● WHAT YOU ARE ASKED TO DO
Every line of the records below should be restated exactly.

● THE INPUT
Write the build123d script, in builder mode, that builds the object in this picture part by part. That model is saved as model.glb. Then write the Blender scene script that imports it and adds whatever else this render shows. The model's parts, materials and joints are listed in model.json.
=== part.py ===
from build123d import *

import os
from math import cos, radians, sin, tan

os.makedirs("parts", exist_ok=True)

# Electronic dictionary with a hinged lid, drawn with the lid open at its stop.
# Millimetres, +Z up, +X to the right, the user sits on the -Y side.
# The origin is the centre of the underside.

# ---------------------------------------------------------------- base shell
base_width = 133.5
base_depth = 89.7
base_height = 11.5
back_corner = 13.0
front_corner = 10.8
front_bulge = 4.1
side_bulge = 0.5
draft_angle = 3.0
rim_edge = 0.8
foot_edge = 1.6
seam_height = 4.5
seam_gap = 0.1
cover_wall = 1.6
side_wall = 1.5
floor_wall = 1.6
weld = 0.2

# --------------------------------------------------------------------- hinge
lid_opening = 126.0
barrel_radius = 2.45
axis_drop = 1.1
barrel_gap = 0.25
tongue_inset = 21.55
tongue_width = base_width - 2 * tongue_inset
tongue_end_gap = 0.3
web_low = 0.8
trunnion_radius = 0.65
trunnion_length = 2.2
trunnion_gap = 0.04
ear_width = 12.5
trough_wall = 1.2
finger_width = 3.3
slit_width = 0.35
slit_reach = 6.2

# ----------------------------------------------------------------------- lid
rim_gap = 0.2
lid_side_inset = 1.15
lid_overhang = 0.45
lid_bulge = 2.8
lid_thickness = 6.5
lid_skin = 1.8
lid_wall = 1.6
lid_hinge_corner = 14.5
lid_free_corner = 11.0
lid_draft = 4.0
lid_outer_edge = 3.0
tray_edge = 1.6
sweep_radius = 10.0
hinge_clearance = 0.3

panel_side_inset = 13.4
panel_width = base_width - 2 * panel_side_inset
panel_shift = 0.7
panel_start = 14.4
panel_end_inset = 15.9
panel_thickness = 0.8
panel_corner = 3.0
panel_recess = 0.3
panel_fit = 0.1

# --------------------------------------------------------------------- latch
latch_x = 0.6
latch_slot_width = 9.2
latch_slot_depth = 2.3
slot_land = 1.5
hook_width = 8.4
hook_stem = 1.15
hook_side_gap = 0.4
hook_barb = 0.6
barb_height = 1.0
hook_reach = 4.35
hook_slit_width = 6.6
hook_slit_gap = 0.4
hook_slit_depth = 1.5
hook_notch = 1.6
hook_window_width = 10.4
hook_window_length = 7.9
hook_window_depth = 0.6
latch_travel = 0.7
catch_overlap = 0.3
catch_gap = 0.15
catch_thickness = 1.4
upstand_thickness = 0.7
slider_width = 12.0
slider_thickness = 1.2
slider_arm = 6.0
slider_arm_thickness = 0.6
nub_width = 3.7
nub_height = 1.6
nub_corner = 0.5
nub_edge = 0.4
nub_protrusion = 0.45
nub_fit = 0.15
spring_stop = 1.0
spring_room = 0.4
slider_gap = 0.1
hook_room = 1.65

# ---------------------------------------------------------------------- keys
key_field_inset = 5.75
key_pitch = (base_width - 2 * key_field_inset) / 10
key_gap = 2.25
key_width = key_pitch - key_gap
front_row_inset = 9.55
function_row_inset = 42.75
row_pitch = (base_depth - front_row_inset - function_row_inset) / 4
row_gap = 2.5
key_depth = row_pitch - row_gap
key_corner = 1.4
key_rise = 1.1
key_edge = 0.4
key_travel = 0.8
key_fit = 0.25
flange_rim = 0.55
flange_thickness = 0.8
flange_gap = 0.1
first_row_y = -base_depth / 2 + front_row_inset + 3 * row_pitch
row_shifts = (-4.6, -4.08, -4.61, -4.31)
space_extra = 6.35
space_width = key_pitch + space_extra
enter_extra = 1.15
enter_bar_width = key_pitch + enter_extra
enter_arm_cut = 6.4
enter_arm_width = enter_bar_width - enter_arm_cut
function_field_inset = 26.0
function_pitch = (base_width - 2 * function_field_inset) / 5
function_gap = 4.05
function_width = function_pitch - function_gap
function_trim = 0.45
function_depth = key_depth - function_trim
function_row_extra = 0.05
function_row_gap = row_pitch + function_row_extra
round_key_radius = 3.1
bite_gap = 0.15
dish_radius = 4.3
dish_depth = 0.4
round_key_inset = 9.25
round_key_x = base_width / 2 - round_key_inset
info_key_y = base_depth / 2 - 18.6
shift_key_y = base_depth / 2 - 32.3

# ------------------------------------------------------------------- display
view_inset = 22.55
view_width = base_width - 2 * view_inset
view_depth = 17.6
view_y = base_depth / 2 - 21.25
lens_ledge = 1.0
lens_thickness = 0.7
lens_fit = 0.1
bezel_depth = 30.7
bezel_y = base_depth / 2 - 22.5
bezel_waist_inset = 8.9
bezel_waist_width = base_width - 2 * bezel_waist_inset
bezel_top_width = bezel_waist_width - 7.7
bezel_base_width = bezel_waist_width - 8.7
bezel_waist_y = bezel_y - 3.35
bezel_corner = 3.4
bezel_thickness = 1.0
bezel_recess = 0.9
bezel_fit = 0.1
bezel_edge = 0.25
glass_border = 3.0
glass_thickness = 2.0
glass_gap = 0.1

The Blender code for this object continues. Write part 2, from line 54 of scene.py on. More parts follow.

● EXPECTED ANSWER
Write the build123d script, in builder mode, that builds the object in this picture part by part. That model is saved as model.glb. Then write the Blender scene script that imports it and adds whatever else this render shows. The model's parts, materials and joints are listed in model.json.
=== part.py ===
from build123d import *

import os
from math import cos, radians, sin, tan

os.makedirs("parts", exist_ok=True)

# Electronic dictionary with a hinged lid, drawn with the lid open at its stop.
# Millimetres, +Z up, +X to the right, the user sits on the -Y side.
# The origin is the centre of the underside.

# ---------------------------------------------------------------- base shell
base_width = 133.5
base_depth = 89.7
base_height = 11.5
back_corner = 13.0
front_corner = 10.8
front_bulge = 4.1
side_bulge = 0.5
draft_angle = 3.0
rim_edge = 0.8
foot_edge = 1.6
seam_height = 4.5
seam_gap = 0.1
cover_wall = 1.6
side_wall = 1.5
floor_wall = 1.6
weld = 0.2

# --------------------------------------------------------------------- hinge
lid_opening = 126.0
barrel_radius = 2.45
axis_drop = 1.1
barrel_gap = 0.25
tongue_inset = 21.55
tongue_width = base_width - 2 * tongue_inset
tongue_end_gap = 0.3
web_low = 0.8
trunnion_radius = 0.65
trunnion_length = 2.2
trunnion_gap = 0.04
ear_width = 12.5
trough_wall = 1.2
finger_width = 3.3
slit_width = 0.35
slit_reach = 6.2

# ----------------------------------------------------------------------- lid
rim_gap = 0.2
lid_side_inset = 1.15
lid_overhang = 0.45
lid_bulge = 2.8
lid_thickness = 6.5
lid_skin = 1.8
lid_wall = 1.6
lid_hinge_corner = 14.5
lid_free_corner = 11.0
lid_draft = 4.0
lid_outer_edge = 3.0
tray_edge = 1.6
sweep_radius = 10.0
hinge_clearance = 0.3

panel_side_inset = 13.4
panel_width = base_width - 2 * panel_side_inset
panel_shift = 0.7
panel_start = 14.4
panel_end_inset = 15.9
panel_thickness = 0.8
panel_corner = 3.0
panel_recess = 0.3
panel_fit = 0.1

# --------------------------------------------------------------------- latch
latch_x = 0.6
latch_slot_width = 9.2
latch_slot_depth = 2.3
slot_land = 1.5
hook_width = 8.4
hook_stem = 1.15
hook_side_gap = 0.4
hook_barb = 0.6
barb_height = 1.0
hook_reach = 4.35
hook_slit_width = 6.6
hook_slit_gap = 0.4
hook_slit_depth = 1.5
hook_notch = 1.6
hook_window_width = 10.4
hook_window_length = 7.9
hook_window_depth = 0.6
latch_travel = 0.7
catch_overlap = 0.3
catch_gap = 0.15
catch_thickness = 1.4
upstand_thickness = 0.7
slider_width = 12.0
slider_thickness = 1.2
slider_arm = 6.0
slider_arm_thickness = 0.6
nub_width = 3.7
nub_height = 1.6
nub_corner = 0.5
nub_edge = 0.4
nub_protrusion = 0.45
nub_fit = 0.15
spring_stop = 1.0
spring_room = 0.4
slider_gap = 0.1
hook_room = 1.65

# ---------------------------------------------------------------------- keys
key_field_inset = 5.75
key_pitch = (base_width - 2 * key_field_inset) / 10
key_gap = 2.25
key_width = key_pitch - key_gap
front_row_inset = 9.55
function_row_inset = 42.75
row_pitch = (base_depth - front_row_inset - function_row_inset) / 4
row_gap = 2.5
key_depth = row_pitch - row_gap
key_corner = 1.4
key_rise = 1.1
key_edge = 0.4
key_travel = 0.8
key_fit = 0.25
flange_rim = 0.55
flange_thickness = 0.8
flange_gap = 0.1
first_row_y = -base_depth / 2 + front_row_inset + 3 * row_pitch
row_shifts = (-4.6, -4.08, -4.61, -4.31)
space_extra = 6.35
space_width = key_pitch + space_extra
enter_extra = 1.15
enter_bar_width = key_pitch + enter_extra
enter_arm_cut = 6.4
enter_arm_width = enter_bar_width - enter_arm_cut
function_field_inset = 26.0
function_pitch = (base_width - 2 * function_field_inset) / 5
function_gap = 4.05
function_width = function_pitch - function_gap
function_trim = 0.45
function_depth = key_depth - function_trim
function_row_extra = 0.05
function_row_gap = row_pitch + function_row_extra
round_key_radius = 3.1
bite_gap = 0.15
dish_radius = 4.3
dish_depth = 0.4
round_key_inset = 9.25
round_key_x = base_width / 2 - round_key_inset
info_key_y = base_depth / 2 - 18.6
shift_key_y = base_depth / 2 - 32.3

# ------------------------------------------------------------------- display
view_inset = 22.55
view_width = base_width - 2 * view_inset
view_depth = 17.6
view_y = base_depth / 2 - 21.25
lens_ledge = 1.0
lens_thickness = 0.7
lens_fit = 0.1
bezel_depth = 30.7
bezel_y = base_depth / 2 - 22.5
bezel_waist_inset = 8.9
bezel_waist_width = base_width - 2 * bezel_waist_inset
bezel_top_width = bezel_waist_width - 7.7
bezel_base_width = bezel_waist_width - 8.7
bezel_waist_y = bezel_y - 3.35
bezel_corner = 3.4
bezel_thickness = 1.0
bezel_recess = 0.9
bezel_fit = 0.1
bezel_edge = 0.25
glass_border = 3.0
glass_thickness = 2.0
glass_gap = 0.1

The Blender code for this object continues. Write part 2, from line 54 of scene.py on. More parts follow.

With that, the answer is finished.